I agree that Trump is “not moored to any discernible first principles that guide his decision making.” The author(s) has made a significant mistake, however, in calling the president amoral. Admittedly, particularly in the American context, being amoral is a bad thing. But Trump is not amoral; he is immoral. He is hateful, vindictive, self-righteous, ignorant, mendacious, untrustworthy, callous, and boorish. He is very nearly evil personified. Consider the so-called seven deadly sins: pride, greed, lust, envy, gluttony, wrath, and sloth. Every one of these can be applied to our president. He believes himself to be best at everything, all evidence to the contrary. His life has been one of greed, pursued without scruples. I need hardly comment on lust! He envies other countries who have “cheated” the U.S., and one suspects that he envies those people whom, in his heart of hearts, he knows are in some way better than himself. As evidence of gluttony, I offer his weight, which he tries to minimize, and his love of junk food. His wrath is apparent every day; it seems a substitute for happiness. Finally, there is sloth. Trump has taken far more vacation days than other presidents, clearly enjoys golf more than governing, and appears to spend an inordinate amount of time sitting down in front of the television watching Fox News. Would that these were his only sins!

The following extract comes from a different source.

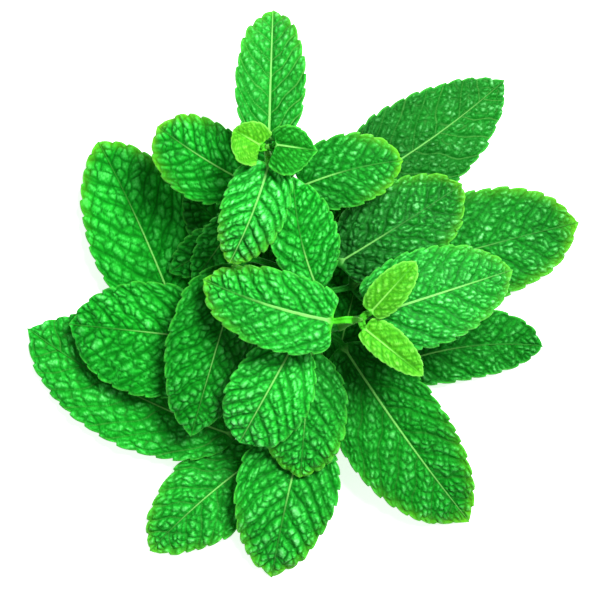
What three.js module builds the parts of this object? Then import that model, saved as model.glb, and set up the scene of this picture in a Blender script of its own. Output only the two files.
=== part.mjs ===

“I Am Part of the Resistance Inside the Trump Administration” offers insights into the workings of the current administration, but it offers no comfort. Whoever wrote the piece is engaging in self-serving self-righteousness in order to keep a job that is as much enabler as disruptor. He (or they) should resign, declare him- or herself, and admit to the American public that the emperor has no clothes. If indeed a cadre of Resistance folks resign at once, at least they will distract the president from his more evil enterprises for a time.